Kandahar
dir. Mohsen Makhmalbaf
Avatar Films
It seems churlish to berate a film as well meaning as Kandahar. Set in the refugee camps near Afghanistan's border with Iran, and based on the true story of an Afghan-Canadian journalist who attempted to rescue a Afghan friend, depressed and possibly suicidal after years of war and Taliban rule, the movie, directed by Mohsen Makhmalbaf (The Apple), depicts the hardships that blight most Afghan lives. It's a noble gesture, and one of unexpected relevance, yet the film fails, feeling at times like nothing more than a humorless, tedious lecture.
Nafas played by Nelofer Pazira, the journalist who inspired the film is a young woman hurrying to Kandahar to save her sister, who has threated to kill herself at the time of the last eclipse of the millenium. Finding her way to the border, Nafas tries to reach Kandahar, first by posing as the fourth wife of a family traveling in her direction, then by hiring an untrustworthy boy as a guide and finally by pretending to be part of a wedding party. Along the way, she is humiliated by wearing a burqa, rests near a school filled with young boys reciting the Koran and comes to a Red Cross camp overwhelmed by the victims of land mines.
With such material, the potential for a powerful and emotional film is enormous. Kandahar rises to that potential periodically, almost entirely through the beauty of its images. Stunningly composed and shot, the film offers such bizarrely balletic moments as the sight of prosthetic legs drifting on parachutes to the ground, while surprisingly graceful amputees on crutches race to catch a pair. The final scenes, of a crowd of women accompanying a bride, are particularly arresting, with the bright colors and billowing fabrics of the women's burqas set against the bleak and muted desert landscape creating a lovely and joyous impression. But look closely at those scenes, and it is possible see the awkwardness of walking in a burqa and the desperation in the eyes of the amputees as they run for the legs.
Contrast those few moments of troubling beauty with the heavy-handed speeches Nafas encounters as she drifts from one grim sight to another on her journey. In one scene, children are taught to avoid land mines; in another, amputees show off their scars to Red Cross workers as they explain how they lost their limbs. The plight of women under Taliban rule is given great attention. In these scenes, Nafas fades into the background as nameless characters come to the fore to offer leaden commentary on the suffering afflicting so many, and the movie retreats from its promise.
There are fleeting moments of levity the sight of a group of men wearing burqas in a scene near the end is mildly humorous but like a mourner smothering a laugh at a funeral service out of fear that to find humor at such a moment would be grossly inappropriate, the characters in Kandahar seem to constantly remind themselves and thus, the audience that they are miserable, that nothing can distract from that misery, and that to give in to an emotion other than misery would somehow lessen the impact of all that is depicted.
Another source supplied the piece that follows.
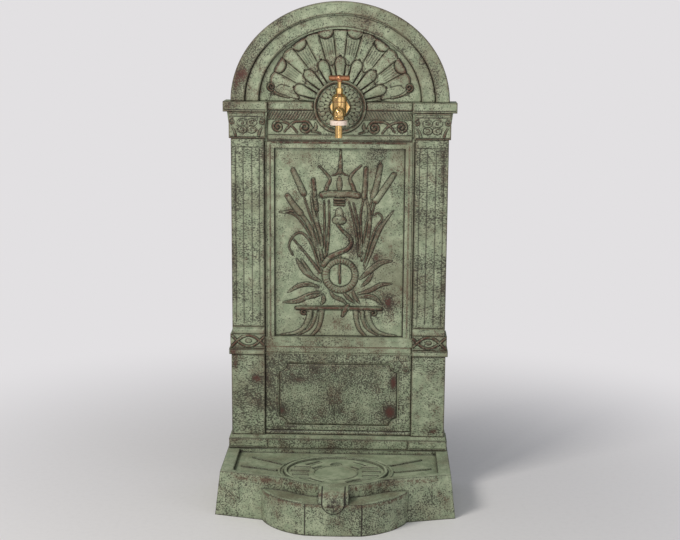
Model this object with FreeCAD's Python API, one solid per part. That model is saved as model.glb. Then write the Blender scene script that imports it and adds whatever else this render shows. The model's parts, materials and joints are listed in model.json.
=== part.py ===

But that is not so; the effect is to make the horrors of Afghan life appear simplistic.
The mawkish, precious narrator Nafas is another impediment to appreciating Kandahar. She speaks throughout the movie into a tape recorder, uttering such maudlin sentences as "I bring hope like a 1,000 suns for you, my sister." When offered a gun for protection, she smiles beatifically and says "I don't need it," despite having already witnessed one robbery at knifepoint and the evidence of other dangers during her travels.
What really sinks Kandahar is its ponderous, didactic tone. It is undeniable that Afghanistan, ravaged by more than two decades of war, is a country filled with violence and corruption, disease and hunger, that life there is almost impossibly difficult and poor, and that until recently very little international attention was paid to the suffering of the Afghans. But Makhmalbaf's vision of life there as tragic and hopeless is relentless, and as the credits begin, it is not Nafas' journey or Afghanistan that audiences are thinking of it is their gratitude that the movie is finally over.